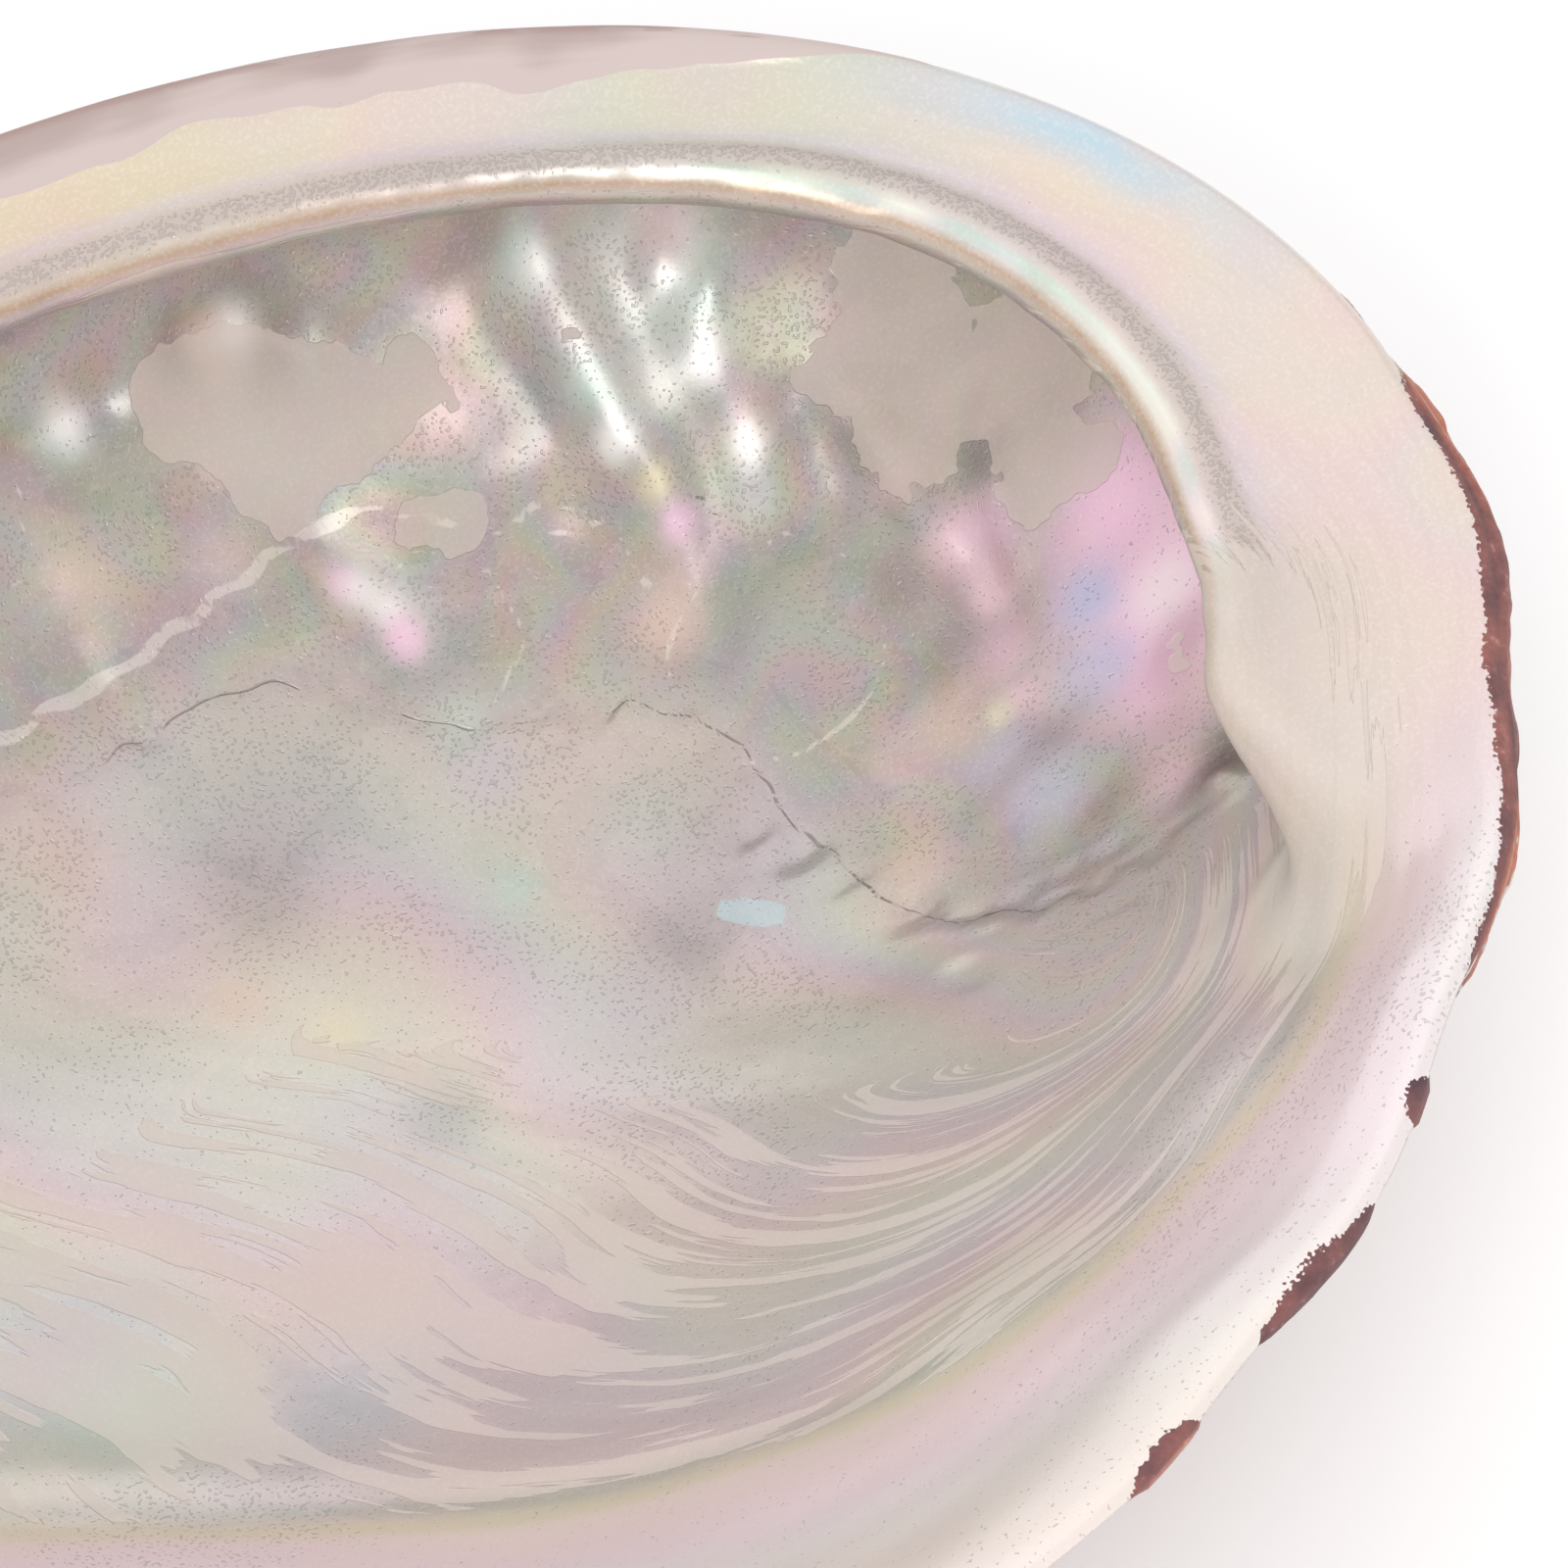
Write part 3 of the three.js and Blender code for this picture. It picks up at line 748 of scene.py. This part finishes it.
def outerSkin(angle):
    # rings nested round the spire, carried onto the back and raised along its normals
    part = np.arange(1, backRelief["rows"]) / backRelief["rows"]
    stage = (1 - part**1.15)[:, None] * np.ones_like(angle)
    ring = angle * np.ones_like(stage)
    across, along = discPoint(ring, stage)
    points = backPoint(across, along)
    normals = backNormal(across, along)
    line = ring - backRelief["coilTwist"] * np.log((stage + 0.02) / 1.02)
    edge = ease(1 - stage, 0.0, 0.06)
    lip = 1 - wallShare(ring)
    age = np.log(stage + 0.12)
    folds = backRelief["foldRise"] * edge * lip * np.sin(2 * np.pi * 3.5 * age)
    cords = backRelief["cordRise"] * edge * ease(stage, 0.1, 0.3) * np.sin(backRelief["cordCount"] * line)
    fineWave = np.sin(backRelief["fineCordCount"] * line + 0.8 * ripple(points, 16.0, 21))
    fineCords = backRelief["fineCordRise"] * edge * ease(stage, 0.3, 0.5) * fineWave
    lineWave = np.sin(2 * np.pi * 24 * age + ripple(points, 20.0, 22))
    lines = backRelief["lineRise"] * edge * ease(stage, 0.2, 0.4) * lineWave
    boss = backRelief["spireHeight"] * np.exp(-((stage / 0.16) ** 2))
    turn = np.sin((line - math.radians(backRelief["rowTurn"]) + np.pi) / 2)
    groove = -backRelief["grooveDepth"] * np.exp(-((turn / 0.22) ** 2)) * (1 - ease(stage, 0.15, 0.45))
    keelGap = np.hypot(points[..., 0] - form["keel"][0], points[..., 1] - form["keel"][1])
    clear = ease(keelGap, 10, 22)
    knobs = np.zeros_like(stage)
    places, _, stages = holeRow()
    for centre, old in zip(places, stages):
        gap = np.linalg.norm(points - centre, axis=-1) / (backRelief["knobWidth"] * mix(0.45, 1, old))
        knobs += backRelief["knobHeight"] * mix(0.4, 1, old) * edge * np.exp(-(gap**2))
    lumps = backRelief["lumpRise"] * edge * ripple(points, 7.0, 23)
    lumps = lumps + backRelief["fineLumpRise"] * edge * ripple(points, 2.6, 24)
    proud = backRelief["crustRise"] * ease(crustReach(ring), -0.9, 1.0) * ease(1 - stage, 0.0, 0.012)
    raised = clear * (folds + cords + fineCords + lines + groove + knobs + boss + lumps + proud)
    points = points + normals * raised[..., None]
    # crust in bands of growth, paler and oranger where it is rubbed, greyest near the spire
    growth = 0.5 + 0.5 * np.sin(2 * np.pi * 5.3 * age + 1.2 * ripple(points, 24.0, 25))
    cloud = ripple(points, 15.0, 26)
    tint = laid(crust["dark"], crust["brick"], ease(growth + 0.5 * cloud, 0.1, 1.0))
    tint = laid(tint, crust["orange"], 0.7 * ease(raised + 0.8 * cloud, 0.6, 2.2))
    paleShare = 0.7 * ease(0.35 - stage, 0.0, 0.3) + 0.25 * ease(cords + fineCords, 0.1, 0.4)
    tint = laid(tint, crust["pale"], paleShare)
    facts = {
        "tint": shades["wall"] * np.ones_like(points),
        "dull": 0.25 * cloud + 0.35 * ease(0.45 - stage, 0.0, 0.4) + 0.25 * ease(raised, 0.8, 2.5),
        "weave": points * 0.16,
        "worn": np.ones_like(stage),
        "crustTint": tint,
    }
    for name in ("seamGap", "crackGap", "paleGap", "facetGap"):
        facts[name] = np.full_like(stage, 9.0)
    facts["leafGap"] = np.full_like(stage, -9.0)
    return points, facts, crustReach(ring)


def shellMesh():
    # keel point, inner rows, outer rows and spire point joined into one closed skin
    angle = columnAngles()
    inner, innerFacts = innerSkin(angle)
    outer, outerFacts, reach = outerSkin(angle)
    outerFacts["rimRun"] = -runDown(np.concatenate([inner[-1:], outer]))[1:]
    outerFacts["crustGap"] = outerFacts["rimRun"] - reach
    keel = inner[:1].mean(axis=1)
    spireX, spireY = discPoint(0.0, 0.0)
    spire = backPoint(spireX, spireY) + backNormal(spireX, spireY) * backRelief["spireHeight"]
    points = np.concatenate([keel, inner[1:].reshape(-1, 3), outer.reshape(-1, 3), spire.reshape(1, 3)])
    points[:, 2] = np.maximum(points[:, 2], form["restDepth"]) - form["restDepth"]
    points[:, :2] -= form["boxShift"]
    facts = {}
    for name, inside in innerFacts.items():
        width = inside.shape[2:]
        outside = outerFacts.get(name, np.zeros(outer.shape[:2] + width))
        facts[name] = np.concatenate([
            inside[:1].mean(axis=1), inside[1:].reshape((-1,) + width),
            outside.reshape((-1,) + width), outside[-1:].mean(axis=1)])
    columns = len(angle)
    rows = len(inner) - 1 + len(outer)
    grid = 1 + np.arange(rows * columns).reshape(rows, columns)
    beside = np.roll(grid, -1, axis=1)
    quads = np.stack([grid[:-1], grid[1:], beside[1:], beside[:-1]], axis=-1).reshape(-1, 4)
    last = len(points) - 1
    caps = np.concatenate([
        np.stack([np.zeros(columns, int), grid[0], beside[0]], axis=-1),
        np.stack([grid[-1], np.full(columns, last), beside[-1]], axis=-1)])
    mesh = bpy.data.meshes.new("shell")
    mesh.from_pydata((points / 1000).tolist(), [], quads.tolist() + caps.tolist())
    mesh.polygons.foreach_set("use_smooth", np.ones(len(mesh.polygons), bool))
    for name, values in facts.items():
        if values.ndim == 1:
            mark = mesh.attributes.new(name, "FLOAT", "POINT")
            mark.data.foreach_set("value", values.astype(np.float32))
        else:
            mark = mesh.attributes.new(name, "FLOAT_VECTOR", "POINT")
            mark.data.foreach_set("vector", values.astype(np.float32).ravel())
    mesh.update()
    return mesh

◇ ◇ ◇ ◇

> **TO DO**: Copy every line of the material, please, keeping it exactly the same.

> **TASK RESULT**:
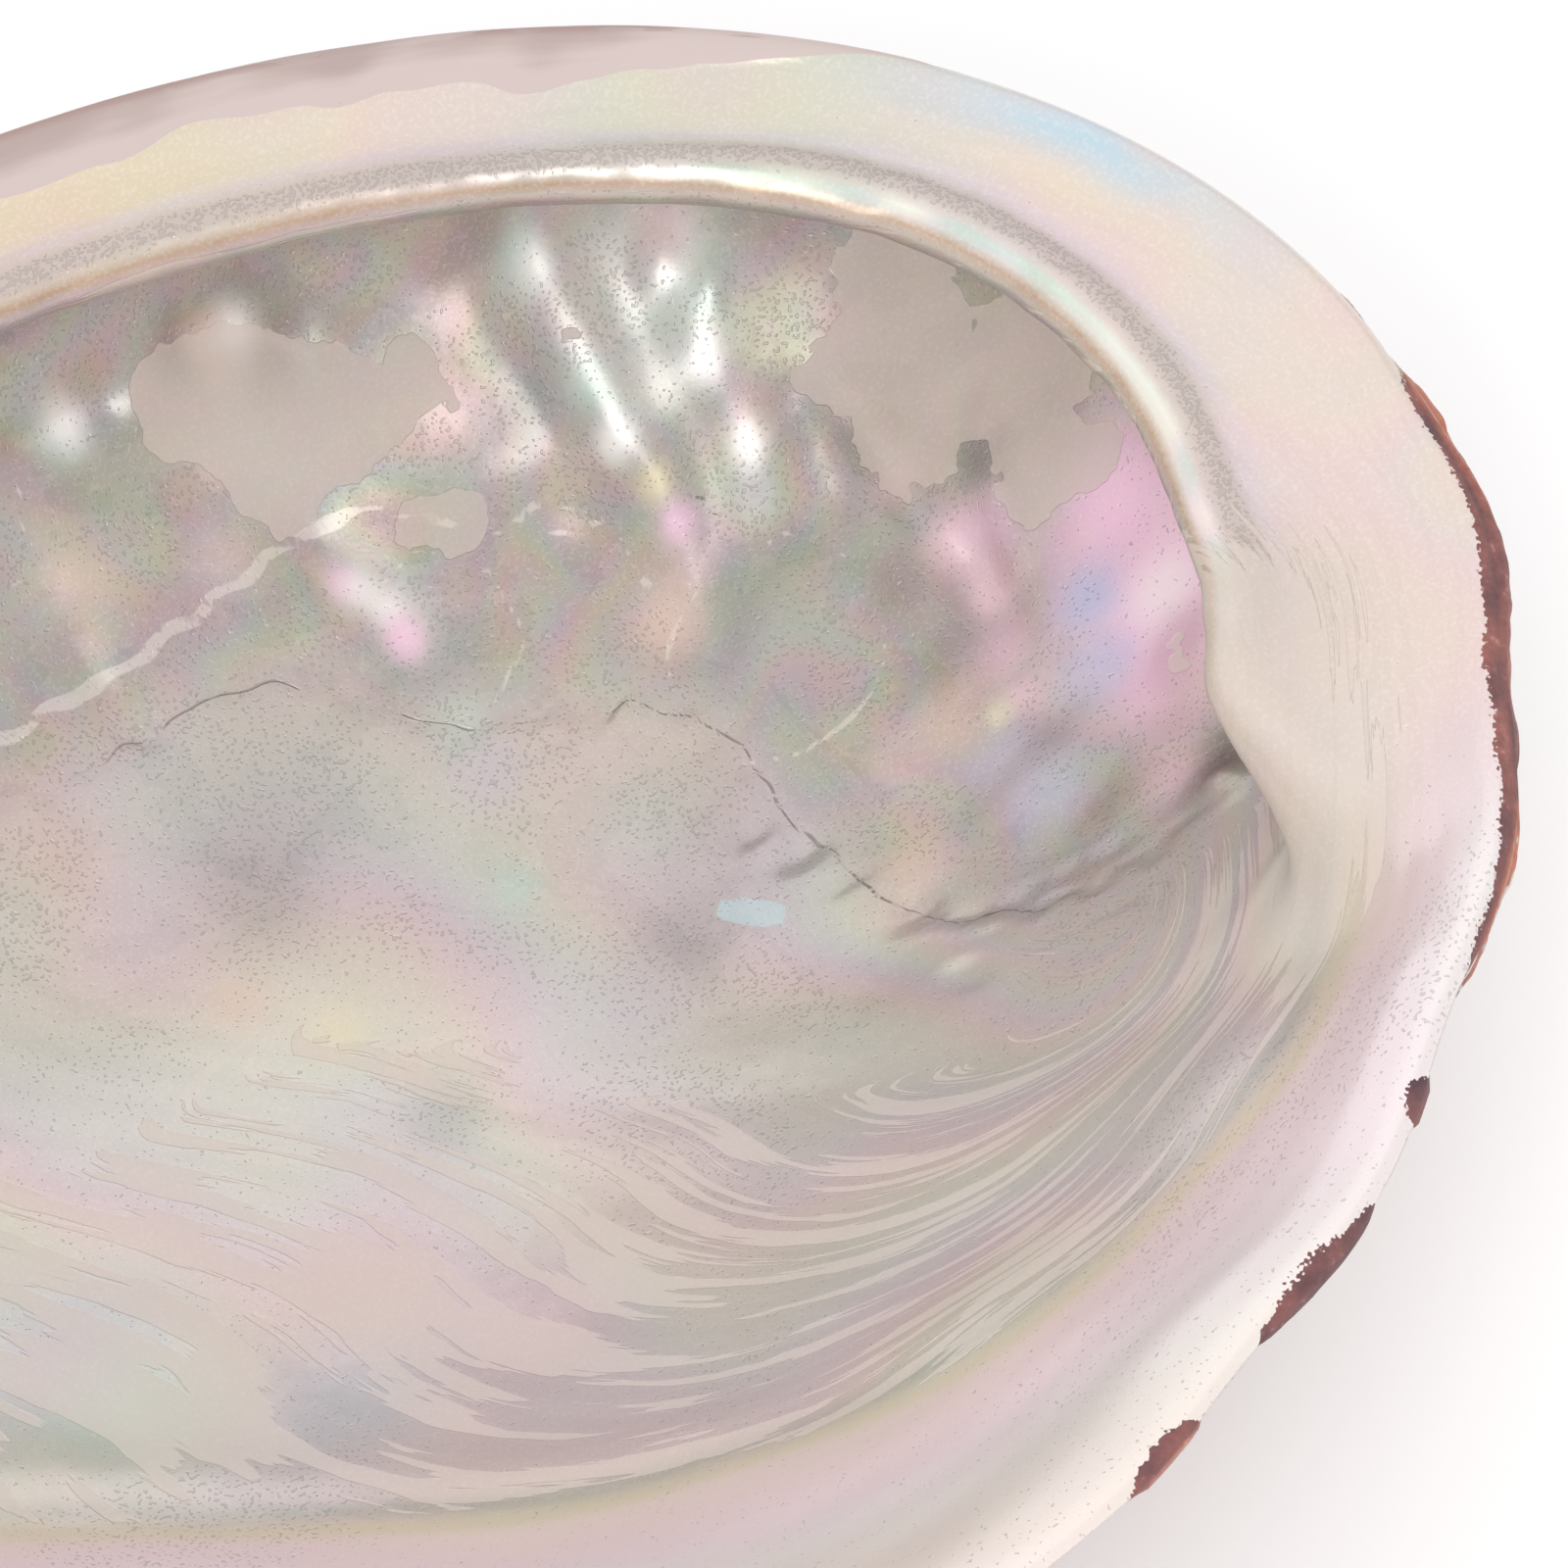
Write part 3 of the three.js and Blender code for this picture. It picks up at line 748 of scene.py. This part finishes it.
def outerSkin(angle):
    # rings nested round the spire, carried onto the back and raised along its normals
    part = np.arange(1, backRelief["rows"]) / backRelief["rows"]
    stage = (1 - part**1.15)[:, None] * np.ones_like(angle)
    ring = angle * np.ones_like(stage)
    across, along = discPoint(ring, stage)
    points = backPoint(across, along)
    normals = backNormal(across, along)
    line = ring - backRelief["coilTwist"] * np.log((stage + 0.02) / 1.02)
    edge = ease(1 - stage, 0.0, 0.06)
    lip = 1 - wallShare(ring)
    age = np.log(stage + 0.12)
    folds = backRelief["foldRise"] * edge * lip * np.sin(2 * np.pi * 3.5 * age)
    cords = backRelief["cordRise"] * edge * ease(stage, 0.1, 0.3) * np.sin(backRelief["cordCount"] * line)
    fineWave = np.sin(backRelief["fineCordCount"] * line + 0.8 * ripple(points, 16.0, 21))
    fineCords = backRelief["fineCordRise"] * edge * ease(stage, 0.3, 0.5) * fineWave
    lineWave = np.sin(2 * np.pi * 24 * age + ripple(points, 20.0, 22))
    lines = backRelief["lineRise"] * edge * ease(stage, 0.2, 0.4) * lineWave
    boss = backRelief["spireHeight"] * np.exp(-((stage / 0.16) ** 2))
    turn = np.sin((line - math.radians(backRelief["rowTurn"]) + np.pi) / 2)
    groove = -backRelief["grooveDepth"] * np.exp(-((turn / 0.22) ** 2)) * (1 - ease(stage, 0.15, 0.45))
    keelGap = np.hypot(points[..., 0] - form["keel"][0], points[..., 1] - form["keel"][1])
    clear = ease(keelGap, 10, 22)
    knobs = np.zeros_like(stage)
    places, _, stages = holeRow()
    for centre, old in zip(places, stages):
        gap = np.linalg.norm(points - centre, axis=-1) / (backRelief["knobWidth"] * mix(0.45, 1, old))
        knobs += backRelief["knobHeight"] * mix(0.4, 1, old) * edge * np.exp(-(gap**2))
    lumps = backRelief["lumpRise"] * edge * ripple(points, 7.0, 23)
    lumps = lumps + backRelief["fineLumpRise"] * edge * ripple(points, 2.6, 24)
    proud = backRelief["crustRise"] * ease(crustReach(ring), -0.9, 1.0) * ease(1 - stage, 0.0, 0.012)
    raised = clear * (folds + cords + fineCords + lines + groove + knobs + boss + lumps + proud)
    points = points + normals * raised[..., None]
    # crust in bands of growth, paler and oranger where it is rubbed, greyest near the spire
    growth = 0.5 + 0.5 * np.sin(2 * np.pi * 5.3 * age + 1.2 * ripple(points, 24.0, 25))
    cloud = ripple(points, 15.0, 26)
    tint = laid(crust["dark"], crust["brick"], ease(growth + 0.5 * cloud, 0.1, 1.0))
    tint = laid(tint, crust["orange"], 0.7 * ease(raised + 0.8 * cloud, 0.6, 2.2))
    paleShare = 0.7 * ease(0.35 - stage, 0.0, 0.3) + 0.25 * ease(cords + fineCords, 0.1, 0.4)
    tint = laid(tint, crust["pale"], paleShare)
    facts = {
        "tint": shades["wall"] * np.ones_like(points),
        "dull": 0.25 * cloud + 0.35 * ease(0.45 - stage, 0.0, 0.4) + 0.25 * ease(raised, 0.8, 2.5),
        "weave": points * 0.16,
        "worn": np.ones_like(stage),
        "crustTint": tint,
    }
    for name in ("seamGap", "crackGap", "paleGap", "facetGap"):
        facts[name] = np.full_like(stage, 9.0)
    facts["leafGap"] = np.full_like(stage, -9.0)
    return points, facts, crustReach(ring)


def shellMesh():
    # keel point, inner rows, outer rows and spire point joined into one closed skin
    angle = columnAngles()
    inner, innerFacts = innerSkin(angle)
    outer, outerFacts, reach = outerSkin(angle)
    outerFacts["rimRun"] = -runDown(np.concatenate([inner[-1:], outer]))[1:]
    outerFacts["crustGap"] = outerFacts["rimRun"] - reach
    keel = inner[:1].mean(axis=1)
    spireX, spireY = discPoint(0.0, 0.0)
    spire = backPoint(spireX, spireY) + backNormal(spireX, spireY) * backRelief["spireHeight"]
    points = np.concatenate([keel, inner[1:].reshape(-1, 3), outer.reshape(-1, 3), spire.reshape(1, 3)])
    points[:, 2] = np.maximum(points[:, 2], form["restDepth"]) - form["restDepth"]
    points[:, :2] -= form["boxShift"]
    facts = {}
    for name, inside in innerFacts.items():
        width = inside.shape[2:]
        outside = outerFacts.get(name, np.zeros(outer.shape[:2] + width))
        facts[name] = np.concatenate([
            inside[:1].mean(axis=1), inside[1:].reshape((-1,) + width),
            outside.reshape((-1,) + width), outside[-1:].mean(axis=1)])
    columns = len(angle)
    rows = len(inner) - 1 + len(outer)
    grid = 1 + np.arange(rows * columns).reshape(rows, columns)
    beside = np.roll(grid, -1, axis=1)
    quads = np.stack([grid[:-1], grid[1:], beside[1:], beside[:-1]], axis=-1).reshape(-1, 4)
    last = len(points) - 1
    caps = np.concatenate([
        np.stack([np.zeros(columns, int), grid[0], beside[0]], axis=-1),
        np.stack([grid[-1], np.full(columns, last), beside[-1]], axis=-1)])
    mesh = bpy.data.meshes.new("shell")
    mesh.from_pydata((points / 1000).tolist(), [], quads.tolist() + caps.tolist())
    mesh.polygons.foreach_set("use_smooth", np.ones(len(mesh.polygons), bool))
    for name, values in facts.items():
        if values.ndim == 1:
            mark = mesh.attributes.new(name, "FLOAT", "POINT")
            mark.data.foreach_set("value", values.astype(np.float32))
        else:
            mark = mesh.attributes.new(name, "FLOAT_VECTOR", "POINT")
            mark.data.foreach_set("vector", values.astype(np.float32).ravel())
    mesh.update()
    return mesh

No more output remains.